Example: Timing in Action
Let’s say Mary and Sally are sitting in the dining room eating dinner. The story is told from Mary’s perspective. Sally asks Mary, “What time is it?” As the editor, you should show Sally asking the question. Then you show Mary looking at her watch. Do you show the actual watch? No. The only reason to show the watch is if the time of day is important to the story. In this case, Mary simply replies, “5:30.” Showing the watch would be bad timing.
If several shots of the watch were filmed with the intent of using them, you may feel like you need to show the watch. But don’t be distracted by what you have. Why is this a case of timing and not shot selection? Well, it’s always a case of shot selection, just as it’s always a case of narrative perspective. The pacing will be destroyed if you show the shot of the watch because the viewer doesn’t need a visual reference to something that doesn’t matter. In short, no matter where you time the shot of the watch, it won’t be timed properly. It’s a shot set for failure.
Sometimes, editors get lost in the shots they have and feel like they need to use everything. Let’s continue the scene. After the time is established, Mary and Sally hear a loud bang in the kitchen. Sally gets up and runs to the kitchen. She looks in the kitchen and says, “Oh no, you’re not going to believe this.” Mary, walking slowly behind, enters the doorway and sees broken plates on the floor.

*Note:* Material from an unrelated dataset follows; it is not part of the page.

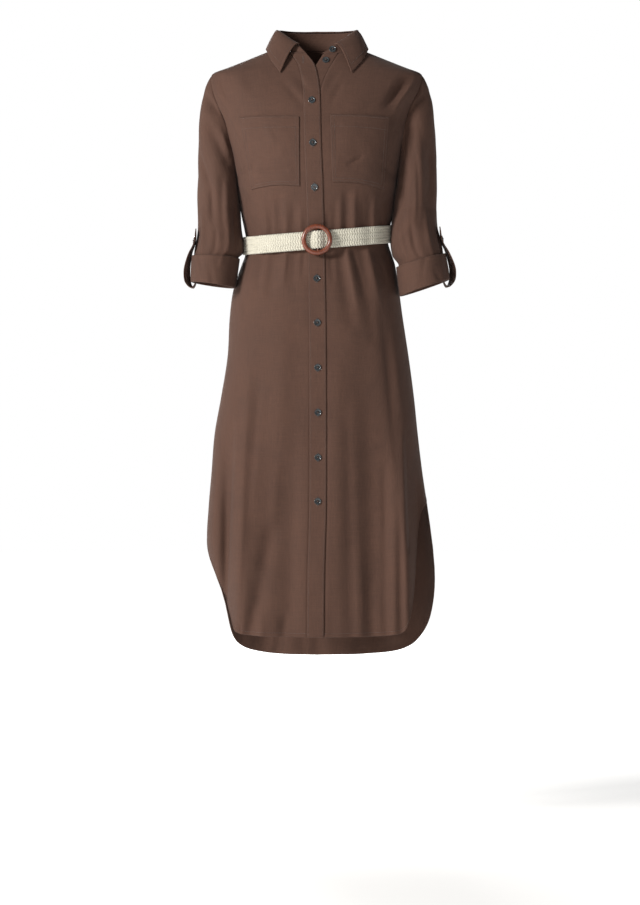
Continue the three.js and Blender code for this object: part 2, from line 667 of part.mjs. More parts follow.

The shot sequence and timing would be as follows: You show a shot of the two women reacting to the bang. In the same shot, Sally gets up. You show Sally reacting to what she’s seeing in the kitchen, and then her line to Mary. You do not show what’s in the kitchen at this point. That’s bad timing. There are three reason not to do that here:
- You’ve created a moment of anticipation. The viewers are asking themselves, “What is it?”
- The story is told from Mary’s perspective; if she hasn’t seen it yet, neither have you.
- Once you’ve seen what made the bang, the story is over. Everything after that doesn’t matter.
Now Mary enters the doorway and reacts to what’s in the kitchen. Focus on her reaction as long as possible. Then, in the frame before you feel it becomes redundant, cut to what Mary sees. That, in a nutshell, is timing.